All right on the night

 Meanwhile all the actors who were frontrunners to win the performance awards – Cate Blanchett and Matthew McConaughey in leading roles, Jared Leto and Nyong’o in supporting roles – won their statuettes as predicted.  Alfonso Cuarón, the director of Gravity (a box office triumph as well as a technical marvel) and a favourite to win also fulfilled expectations.

There was, though, one intriguing hiccup: nominated in 10 categories and on the shortlist of frontrunners (along with 12 Years and Gravity) among the nine movies in the best picture race, American Hustle left the theatre empty-handed: nothing for Hollywood’s young darling Jennifer Lawrence, nothing for cute Bradley Cooper and nothing for director David O Russell, who triumphed last year (with Cooper and Lawrence) in Silver Linings Playbook. And there was nothing for Martin Scorsese’s The Wolf of Wall Street, either. Perhaps American hustling and scenes of rampant, cocaine-fueled greed don’t fit Hollywood’s desired self-image this year.
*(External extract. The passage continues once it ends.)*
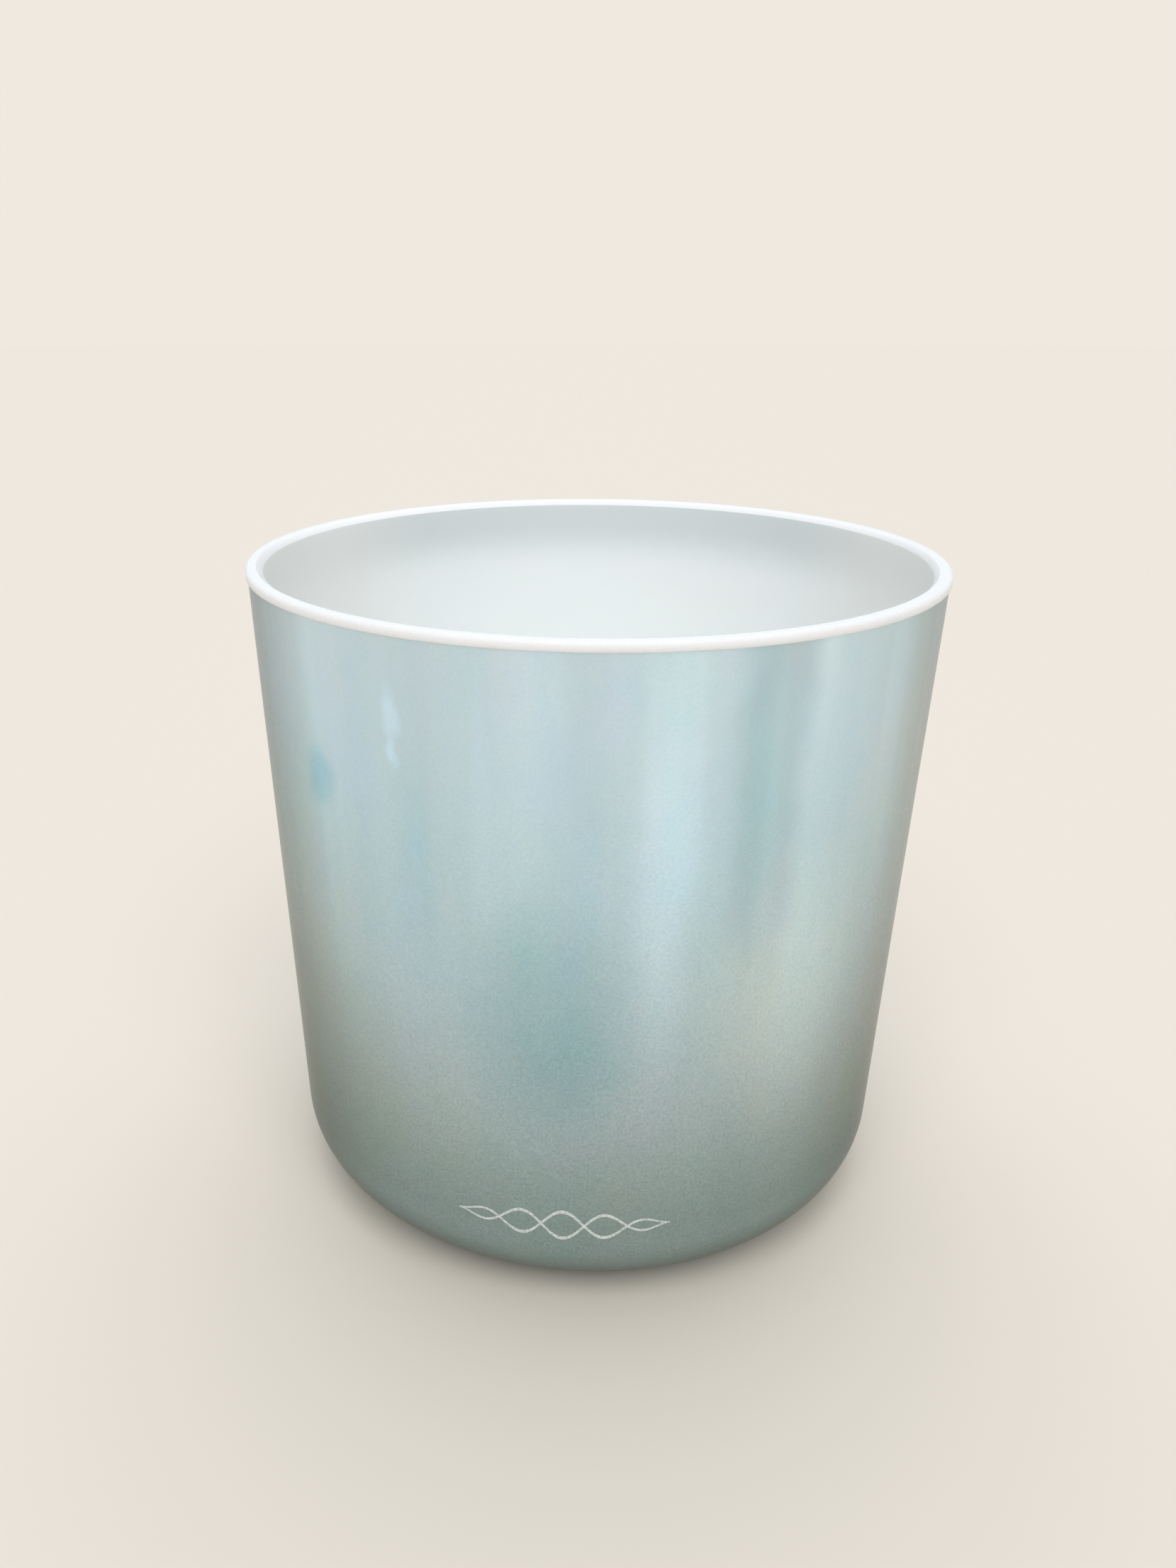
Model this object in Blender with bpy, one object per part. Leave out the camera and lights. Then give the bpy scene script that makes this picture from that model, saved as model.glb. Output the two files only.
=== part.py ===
"""A frosted crystal singing bowl: a fused-quartz shell, its pearl coating and a printed mark.

Metres, +Z up. The origin is the centre of the ground foot, so the bowl stands on z = 0.
The printed mark faces -Y. Every outline lies in the (r, z) half-plane and is turned about +Z.
"""

import math

import bmesh
import bpy

# Overall size, over the lip and from the foot to the lip's top
RIM_RADIUS = 0.1016
HEIGHT = 0.199

# Shape of the coated outside
TAPER = math.radians(2.4)  # the wall widens upwards by this angle
CORNER_RADIUS = 0.0224
DOME_RADIUS = 0.84  # the base is a very shallow dome
LIP_OVERHANG = 0.0005  # the bare lip stands this far outside the coating

# Quartz shell
WALL = 0.0037
FOOT_RADIUS = 0.030  # ground flat that the bowl rests on
LIP_BAND = 0.0027  # height of the bare band at the rim
LIP_ROUND = 0.0010  # outer edge of the ground lip
LIP_EASE = 0.0004  # small round under the lip's overhang
INNER_BEVEL = 0.0016  # chamfer on the inner edge of the ground lip

# Coating: a thin skin with a clearance to the quartz all round
COAT_THICKNESS = 0.0004
COAT_LIFT = 0.0003  # the coating's lower edge stays this far above the resting plane
FIT_GAP = 0.0003

# Printed mark: a standing wave with tapered ends, wrapped on the wall
MARK_LENGTH = 0.060
MARK_SWING = 0.0046  # largest distance of a line's centre from the mark's axis
MARK_LOBES = 5
MARK_LINE = 0.0009  # width of a line at the middle of the mark
MARK_TIP = 0.0003  # width of the mark at its two ends
MARK_THICKNESS = 0.0003
MARK_ABOVE_CORNER = 0.0068  # from the end of the corner's curve up the wall to the mark's axis

# Fineness of the mesh, as straight steps along each curve
SEGMENTS = 72  # round the bowl
DOME_STEPS = 4
CORNER_STEPS = 9
EASE_STEPS = 2
ROUND_STEPS = 5
MARK_STEPS_PER_LOBE = 12
WELD = 1e-6
SHARP_ANGLE = math.radians(35)  # edges that turn more than this are drawn crisp

SKIN = COAT_THICKNESS + FIT_GAP
STRAIGHT_DOWN = 0.0
STRAIGHT_OUT = math.radians(90)
STRAIGHT_UP = math.radians(180)
FULL_CIRCLE = math.radians(360)


# ---------------------------------------------------------------- outline

def wall_radius(z, inset):
    """Radius of the tapered wall at height z, on the surface `inset` inside the coated outside."""
    top = RIM_RADIUS - LIP_OVERHANG
    return top - (HEIGHT - z) * math.tan(TAPER) - inset / math.cos(TAPER)


def dome_centre():
    """The dome crosses the foot's edge at the coating's lift above the resting plane."""
    return (0.0, COAT_LIFT + math.sqrt(DOME_RADIUS ** 2 - FOOT_RADIUS ** 2))


def corner_centre():
    """Centre of the corner arc, which touches both the wall's line and the dome's circle.

    Its centre lies on the wall's line moved in by the corner's radius, r = start + z * slope,
    and DOME_RADIUS - CORNER_RADIUS away from the dome's centre. The lower crossing is the corner.
    """
    slope = math.tan(TAPER)
    start = wall_radius(0.0, CORNER_RADIUS)
    dome_z = dome_centre()[1]
    reach = DOME_RADIUS - CORNER_RADIUS
    a = 1.0 + slope ** 2
    b = 2.0 * (start * slope - dome_z)
    c = start ** 2 + dome_z ** 2 - reach ** 2
    z = (-b - math.sqrt(b ** 2 - 4.0 * a * c)) / (2.0 * a)
    return (start + z * slope, z)


def arc(centre, radius, start, end, steps):
    """Points on an arc. Angles are measured from straight down, turning outwards."""
    points = []
    for i in range(steps + 1):
        angle = start + (end - start) * i / steps
        points.append((centre[0] + radius * math.sin(angle), centre[1] - radius * math.cos(angle)))
    return points


def side_outline(inset, start_radius, top_z):
    """Base, corner and wall on the surface `inset` inside the coated outside, from the base up.

    Parallel surfaces share the arcs' centres, so every layer keeps its thickness all the way.
    """
    corner = corner_centre()
    dome_end = math.asin(corner[0] / (DOME_RADIUS - CORNER_RADIUS))
    dome_start = math.asin(start_radius / (DOME_RADIUS - inset))
    points = arc(dome_centre(), DOME_RADIUS - inset, dome_start, dome_end, DOME_STEPS)
    wall_start = STRAIGHT_OUT - TAPER
    points += arc(corner, CORNER_RADIUS - inset, dome_end, wall_start, CORNER_STEPS)[1:]
    points.append((wall_radius(top_z, inset), top_z))
    return points


def lip_outline():
    """The bare ground lip, from the shoulder above the coating over to the inner chamfer's edge."""
    shoulder = HEIGHT - LIP_BAND
    ease = (RIM_RADIUS - LIP_EASE, shoulder + LIP_EASE)
    outer_round = (RIM_RADIUS - LIP_ROUND, HEIGHT - LIP_ROUND)
    points = arc(ease, LIP_EASE, STRAIGHT_DOWN, STRAIGHT_OUT, EASE_STEPS)
    points += arc(outer_round, LIP_ROUND, STRAIGHT_OUT, STRAIGHT_UP, ROUND_STEPS)
    points.append((wall_radius(HEIGHT, SKIN + WALL) + INNER_BEVEL, HEIGHT))
    return points


# ---------------------------------------------------------------- solids

def add_part(name, mesh, material):
    """One named part at the origin, smooth where its surface is curved."""
    mesh.materials.append(material)
    mesh.shade_smooth()
    mesh.set_sharp_from_angle(angle=SHARP_ANGLE)
    part = bpy.data.objects.new(name, mesh)
    bpy.context.scene.collection.objects.link(part)
    return part


def turned(name, outline, closed):
    """The outline turned a full circle about +Z. An open outline has both its ends on the axis."""
    bm = bmesh.new()
    verts = [bm.verts.new((r, 0.0, z)) for r, z in outline]
    edges = [bm.edges.new(pair) for pair in zip(verts, verts[1:])]
    if closed:
        edges.append(bm.edges.new((verts[-1], verts[0])))
    bmesh.ops.spin(
        bm,
        geom=verts + edges,
        cent=(0.0, 0.0, 0.0),
        axis=(0.0, 0.0, 1.0),
        dvec=(0.0, 0.0, 0.0),
        angle=FULL_CIRCLE,
        steps=SEGMENTS,
        use_merge=True,
    )
    bmesh.ops.remove_doubles(bm, verts=bm.verts[:], dist=WELD)
    bmesh.ops.recalc_face_normals(bm, faces=bm.faces[:])
    mesh = bpy.data.meshes.new(name)
    bm.to_mesh(mesh)
    bm.free()
    return mesh


def quartz_shell():
    """Foot, outer side under the coating, lip, inner side and floor, in that order."""
    foot = [(0.0, 0.0), (FOOT_RADIUS, 0.0)]
    outer = side_outline(SKIN, FOOT_RADIUS, HEIGHT - LIP_BAND)
    inner = side_outline(SKIN + WALL, 0.0, HEIGHT - INNER_BEVEL)
    return turned("bowl_body", foot + outer + lip_outline() + inner[::-1], closed=False)


def coating_skin():
    """The skin starts beside the foot and stops just under the lip's shoulder."""
    top = HEIGHT - LIP_BAND - FIT_GAP
    start = FOOT_RADIUS + FIT_GAP
    outer = side_outline(0.0, start, top)
    inner = side_outline(COAT_THICKNESS, start, top)
    return turned("pearl_coating", outer + inner[::-1], closed=True)


# ---------------------------------------------------------------- printed mark

def wave_line(share):
    """Centre and half width of the upper line, `share` running from -1 to 1 along the mark."""
    fade = 1.0 - share ** 2
    phase = 0.5 * math.pi * MARK_LOBES * (share + 1.0)
    centre = MARK_SWING * fade * abs(math.sin(phase))
    half = 0.5 * (MARK_TIP + (MARK_LINE - MARK_TIP) * fade)
    return centre, half


def mark_shares():
    """Stations along the mark, close together where the lines cross so that they truly join."""
    shares = []
    for lobe in range(MARK_LOBES):
        for i in range(MARK_STEPS_PER_LOBE):
            eased = 0.5 - 0.5 * math.cos(math.pi * i / MARK_STEPS_PER_LOBE)
            shares.append(2.0 * (lobe + eased) / MARK_LOBES - 1.0)
    return shares + [1.0]


def on_wall(along, up, lift):
    """A point of the flat mark, wrapped on the wall `lift` outside the coating, facing -Y."""
    corner = corner_centre()
    height = MARK_ABOVE_CORNER + up
    out = CORNER_RADIUS + lift
    radius = corner[0] + out * math.cos(TAPER) + height * math.sin(TAPER)
    z = corner[1] - out * math.sin(TAPER) + height * math.cos(TAPER)
    angle = along / wall_radius(z, 0.0)
    return (radius * math.sin(angle), -radius * math.cos(angle), z)


def standing_wave():
    """Two mirrored lines that join where the wave stands still, as one closed thin solid.

    Each line is a row of box sections. Where both reach the mark's axis their inner sides
    are left out, so that the two halves share one inside.
    """
    bm = bmesh.new()
    low, high = FIT_GAP, FIT_GAP + MARK_THICKNESS
    for side in (1.0, -1.0):
        sections = []
        for share in mark_shares():
            centre, half = wave_line(share)
            near = max(centre - half, 0.0)
            far = centre + half
            corners = ((near, low), (far, low), (far, high), (near, high))
            along = 0.5 * MARK_LENGTH * share
            verts = [bm.verts.new(on_wall(along, side * up, lift)) for up, lift in corners]
            sections.append((verts, near == 0.0))
        for (left, left_joined), (right, right_joined) in zip(sections, sections[1:]):
            sides = 3 if left_joined and right_joined else 4
            for j in range(sides):
                k = (j + 1) % 4
                bm.faces.new((left[j], right[j], right[k], left[k]))
        bm.faces.new(sections[0][0])
        bm.faces.new(sections[-1][0])
    bmesh.ops.remove_doubles(bm, verts=bm.verts[:], dist=WELD)
    bmesh.ops.recalc_face_normals(bm, faces=bm.faces[:])
    mesh = bpy.data.meshes.new("printed_mark")
    bm.to_mesh(mesh)
    bm.free()
    return mesh


# ---------------------------------------------------------------- materials

def finish(name, colour, roughness, metallic=0.0, coat=0.0):
    """A Principled BSDF with linear base colour."""
    material = bpy.data.materials.new(name)
    material.use_nodes = True
    shader = material.node_tree.nodes["Principled BSDF"]
    shader.inputs["Base Color"].default_value = (*colour, 1.0)
    shader.inputs["Roughness"].default_value = roughness
    shader.inputs["Metallic"].default_value = metallic
    shader.inputs["Coat Weight"].default_value = coat
    return material


def main():
    for obj in list(bpy.data.objects):
        bpy.data.objects.remove(obj, do_unlink=True)
    quartz = finish("frosted fused quartz", (0.84, 0.87, 0.87), 0.55)
    pearl = finish("aqua pearl coating", (0.42, 0.56, 0.55), 0.32, coat=0.4)
    ink = finish("white printing ink", (0.85, 0.86, 0.84), 0.5)
    add_part("bowl_body", quartz_shell(), quartz)
    add_part("pearl_coating", coating_skin(), pearl)
    add_part("printed_mark", standing_wave(), ink)


main()
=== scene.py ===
# %% [markdown]
# # A frosted quartz singing bowl
#
# The bowl is one shell of fused quartz, spun against a mould and left frosted. The outside
# carries a thin aqua pearl coating, the lip is ground back to bare white quartz, and a small
# white mark is printed low on the front. This lesson turns the three pieces on a lathe made
# of code, gives each the finish of the real one, and puts the bowl on a pale studio floor.
#
# The first cell loads the plain engineering model. Everything below takes its sizes from it.

# %% Load the frame and measure it
import math

import bmesh
import bpy
from mathutils import Matrix, Vector, noise


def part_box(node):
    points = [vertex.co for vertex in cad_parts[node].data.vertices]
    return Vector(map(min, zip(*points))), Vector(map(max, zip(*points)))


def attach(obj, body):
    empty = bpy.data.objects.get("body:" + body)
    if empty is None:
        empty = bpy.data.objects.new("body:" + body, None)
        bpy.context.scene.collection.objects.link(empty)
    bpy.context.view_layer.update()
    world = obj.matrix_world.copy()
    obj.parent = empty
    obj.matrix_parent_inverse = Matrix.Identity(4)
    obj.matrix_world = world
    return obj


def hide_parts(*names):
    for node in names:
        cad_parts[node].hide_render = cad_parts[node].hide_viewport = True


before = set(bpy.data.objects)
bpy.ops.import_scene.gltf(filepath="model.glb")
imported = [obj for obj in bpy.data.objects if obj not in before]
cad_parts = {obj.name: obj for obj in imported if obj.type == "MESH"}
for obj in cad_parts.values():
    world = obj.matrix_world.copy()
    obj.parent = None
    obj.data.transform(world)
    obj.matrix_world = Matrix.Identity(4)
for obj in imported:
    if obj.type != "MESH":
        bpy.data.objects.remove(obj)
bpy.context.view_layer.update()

MM = 0.001

bowl_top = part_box("bowl_body")[1]
RIM_RADIUS = bowl_top.x
HEIGHT = bowl_top.z
print(f"bowl {2000 * RIM_RADIUS:.1f} mm across and {1000 * HEIGHT:.1f} mm high")

# %% [markdown]
# ## The outline
#
# A turned shape needs only half of its section, a line in the plane of radius and height.
# The bowl's line is made of two arcs and a straight: a base so shallow that its arc has a
# radius of 840 mm, a round corner, and a wall that leans out by a couple of degrees.
# Layers of one wall are parallel lines. When the arcs keep their centres and only their
# radii shrink, each layer keeps the same thickness all the way round the corner.

# %% Sizes of the section
TAPER = math.radians(2.4)
CORNER_RADIUS = 22.4 * MM
DOME_RADIUS = 840 * MM
FOOT_RADIUS = 30 * MM
LIP_OVERHANG = 0.5 * MM
LIP_BAND = 2.7 * MM
LIP_ROUND = 1.0 * MM
LIP_EASE = 0.4 * MM
INNER_BEVEL = 1.6 * MM
WALL = 4.4 * MM
COATING = 0.45 * MM
FOOT_LIFT = 0.3 * MM

DOWN, OUT, UP = 0.0, math.radians(90), math.radians(180)
FULL_CIRCLE = math.radians(360)


def wall_radius(z, inset):
    """Radius of the leaning wall at height z, on the layer `inset` inside the coated outside."""
    outside = RIM_RADIUS - LIP_OVERHANG - (HEIGHT - z) * math.tan(TAPER)
    return outside - inset / math.cos(TAPER)


DOME_CENTRE = Vector((0.0, FOOT_LIFT + math.sqrt(DOME_RADIUS**2 - FOOT_RADIUS**2)))
print(f"dome centre on the axis, {1000 * DOME_CENTRE.y:.1f} mm up")

# %% [markdown]
# The corner's arc has to touch the wall's line and the dome's circle. Its centre then lies on
# the wall's line moved in by the corner's radius, and at the difference of the two radii from
# the dome's centre, so a line crosses a circle: one quadratic equation.


# %% Centre of the corner's arc
def corner_centre():
    slope = math.tan(TAPER)
    start = wall_radius(0.0, CORNER_RADIUS)
    reach = DOME_RADIUS - CORNER_RADIUS
    a = 1.0 + slope**2
    b = 2.0 * (start * slope - DOME_CENTRE.y)
    c = start**2 + DOME_CENTRE.y**2 - reach**2
    z = (-b - math.sqrt(b**2 - 4.0 * a * c)) / (2.0 * a)
    return Vector((start + z * slope, z))


CORNER = corner_centre()
DOME_END = math.asin(CORNER.x / (DOME_RADIUS - CORNER_RADIUS))
print(f"corner centre at r {1000 * CORNER.x:.1f}, z {1000 * CORNER.y:.1f} mm")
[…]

But Ellen DeGeneres did. Following the proudly crude, stupidly sexist antics of last year’s host, Seth McFarlane, the return of DeGeneres brought relaxed professionalism back to the lucrative, four-hour televised show. Dressed in the trademark tuxedos she trots out for fancy events, DeGeneres was even-keeled and droll. She did a nice bit of comedy involving the delivery of pizza. She wrangled some of Hollywood’s biggest stars (including Streep, Pitt, Jolie, Cooper, Lawrence, and a random Kevin Spacey) into posing, impromptu, for a celebrity “selfie” that almost instantly became the most tweeted photograph ever on Twitter.

No one messed up too badly, if you don’t count John Travolta’s mangling of Broadway star Idina Menzel’s name (for which he was teased mercilessly by internet commenters; his curiously synthetic-looking coif also came in for some snarky scrutiny). Some presenters, on the other hand, were outstanding, notably the impossibly beautiful Angelina Jolie, who graciously steered a rather frail looking Sidney Poitier through his portion of the introduction.

Perhaps the secret of the Academy Awards’ enduring popularity as a spectator sport is this: a sane fan knows that big gestures, foolish missteps, grandiose intentions, and small triumphs are also hallmarks of the human condition, both on screen and in real life. And so we watch this ritualised, conservative, glittery, silly, self-congratulatory, entertaining extravaganza with tenderness. And we cheer. Cate Blanchett? She’s my hero!